Why ORB trades break down at the open

The ORB strategy is simple on paper: identify the opening range, wait for a break, and trade continuation if the conditions are there.
In practice, traders often blur three different things:
- a stock moving fast
- a stock with news and real participation
- a stock that has a valid, pre-defined opening range breakout setup
Those are not the same.
A ticker can be up big in pre-market and still be a poor day trading opening range breakout candidate. Another can look quiet but offer a much cleaner setup because the context, levels, and risk are easier to define.
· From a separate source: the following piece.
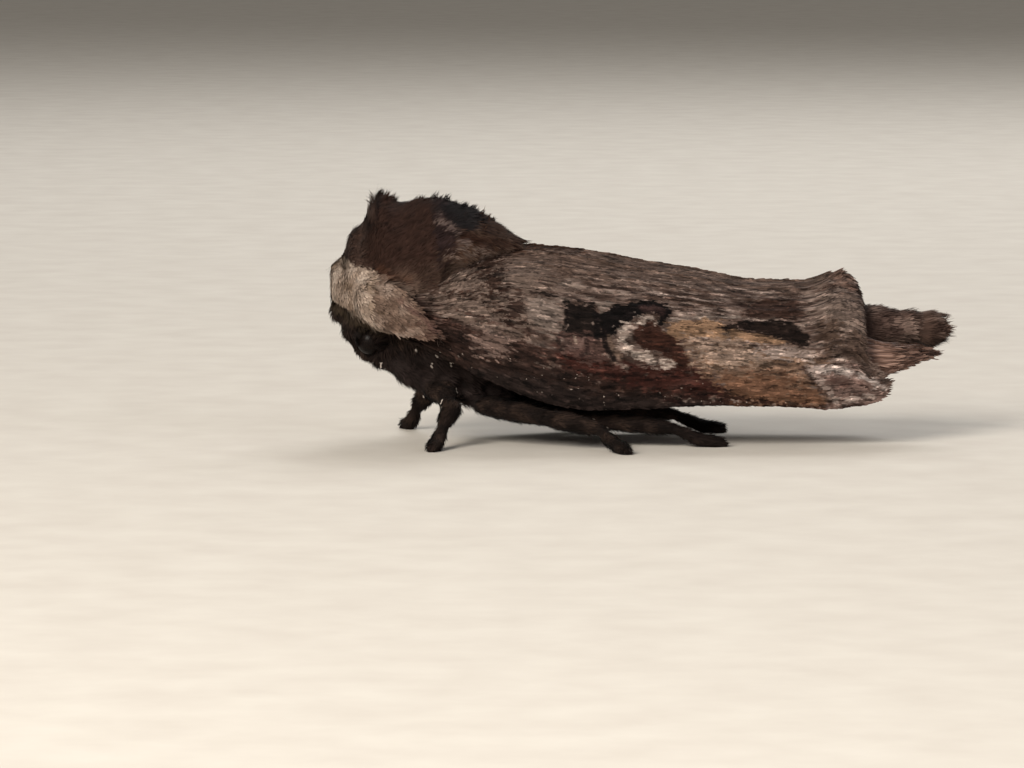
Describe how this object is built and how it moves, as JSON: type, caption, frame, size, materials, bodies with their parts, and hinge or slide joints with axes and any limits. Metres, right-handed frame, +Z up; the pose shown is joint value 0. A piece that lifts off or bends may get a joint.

The goal of pre-market prep is not to predict the first move. It is to arrive at the open knowing:
- what you want to see
- what confirms the trade
- what cancels the trade
- how much you are willing to risk
- which names deserve your attention and which do not
What an opening range breakout trade plan should include
A usable opening range breakout trade plan is short, specific, and tied to the actual context of the ticker. At minimum, it should define the following.
Pre-market context
Before you can plan the trade, you need a reason the stock is even on your ORB list.
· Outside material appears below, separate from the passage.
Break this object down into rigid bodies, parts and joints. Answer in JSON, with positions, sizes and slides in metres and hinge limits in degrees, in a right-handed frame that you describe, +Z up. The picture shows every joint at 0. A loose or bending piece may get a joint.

That usually includes some mix of:
- fresh catalyst or meaningful news
- unusual pre-market volume
- strong relative strength or weakness versus the market or sector
- a clean gap into an important daily level
- enough liquidity and spread quality for your execution style
If the stock has no clear reason to attract attention, forcing an ORB usually turns into chasing noise.
Directional bias
Bias is not prediction. It is your working thesis based on the context in front of you.
Examples:
- bullish bias because the stock is gapping above a major daily resistance level with strong pre-market acceptance
- bearish bias because the stock is rejecting a gap-up and trading back below a key prior day high
- neutral-to-bullish bias if the name is strong, but only above a specific opening range high
A good bias tells you what side you care about and what would shift that view.
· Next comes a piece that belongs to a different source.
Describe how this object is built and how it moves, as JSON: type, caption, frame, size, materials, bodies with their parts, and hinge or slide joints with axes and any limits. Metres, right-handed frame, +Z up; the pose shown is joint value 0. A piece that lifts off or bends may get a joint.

The opening range to watch
You should know in advance how you define the opening range.
That could be:
- first 1-minute range
- first 5-minute range
- first 15-minute range
The best choice depends on the stock, your style, and how much noise you are willing to tolerate. The key is consistency. If you switch range definitions depending on emotion, your ORB plan is not really a plan.
Trigger criteria
This is where many traders stay vague.
“Breaks the high” is usually not enough. Your trigger should specify what confirms the breakout.
For example:
- break and hold above the opening range high
- reclaim of the opening range high after a quick sweep below it
- breakout with volume expansion
- breakout only if the market is not rolling over at the same time
The trigger should be objective enough that you can tell, in real time, whether the setup is active or not.
Invalidation
Invalidation answers the question: what would prove this setup is not working?
Examples:
- loss of the opening range high after entry
- failure to hold VWAP after breakout
- rejection back into the range on strong selling volume
- break below the opening range low for a long thesis
If invalidation is undefined, risk expands through hesitation.
Position risk
Your ORB risk management should be set before the open, not after the trade is moving against you.
Define:
- max dollar risk
- share size based on stop distance
- whether you scale in or take one entry
- whether partials are allowed
- what kind of slippage or spread makes the trade unworkable
A valid ORB can still be a bad trade if the stop distance is too wide for your risk budget.
What would make the setup lower quality
This is one of the most useful parts of a pre-market ORB plan.
Write down what weakens the setup before it happens.
Examples:
- breakout comes on weak volume
- stock is extended too far from VWAP immediately
- broad market is moving sharply against the thesis
- opening range is too wide relative to expected reward
- price action is choppy inside the range with repeated failed pushes
This keeps you from upgrading a mediocre breakout into an A+ trade in your head.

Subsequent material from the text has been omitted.